Proposal for *A online systematic scheduling algorithm over Distributed IO Systems.*

In the resource allocation problem in the Distributed Systems under the High Performance Computer, we don't really know which device like disk, NIC (network interface) is more likely to be worn, or not currently on duty which may trigger delaying a while to get the data ready. The current solution is random or round robin scheduling algorithm in avoidance of wearing and dynamic routing for fastest speed. We can utilize the data collected to make it automatic.

Matured system administrator may know the pattern of the parameter to tweak like stride on the distributed File Systems, network MTUs for Infiniband card and the route to fetch the data. Currently, eBPF(extended Berkeley Packets Filter) can store those information like the IO latency on the storage node, network latency over the topology into the time series data. We can use these data to predict which topology and stride and other parameter may be the best way to seek data.
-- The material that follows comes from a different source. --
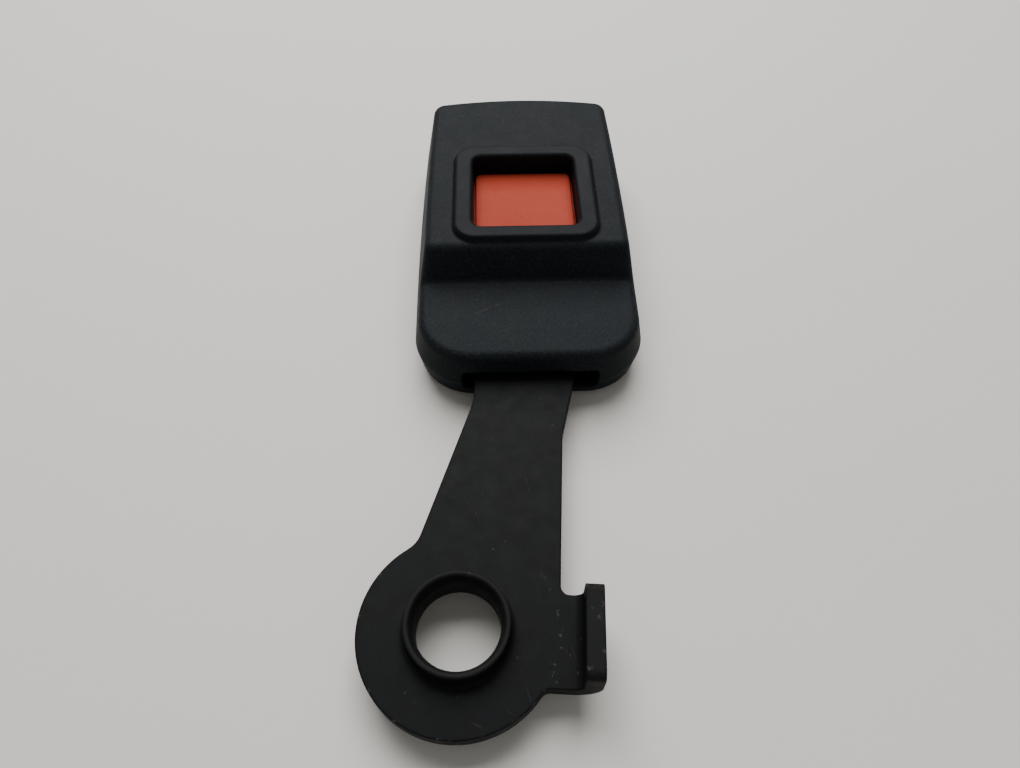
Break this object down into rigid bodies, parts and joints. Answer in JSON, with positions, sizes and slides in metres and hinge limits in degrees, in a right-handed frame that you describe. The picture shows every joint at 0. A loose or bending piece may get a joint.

The data is online, and the prediction function can be online reinforce learning. Just like k-arm bandit, the reward can be the function of latency gains and device wearing parameter. The update data can be the real time latency for disks and networks. The information that gives to the RL bots can be where the data locate on disks, which data sought more frequently (DBMS query or random small files) and what frequency the disk make fail.

Benchmarks and evaluation can be the statistical gain of our systems latency and the overall disk wearing after the stress tests.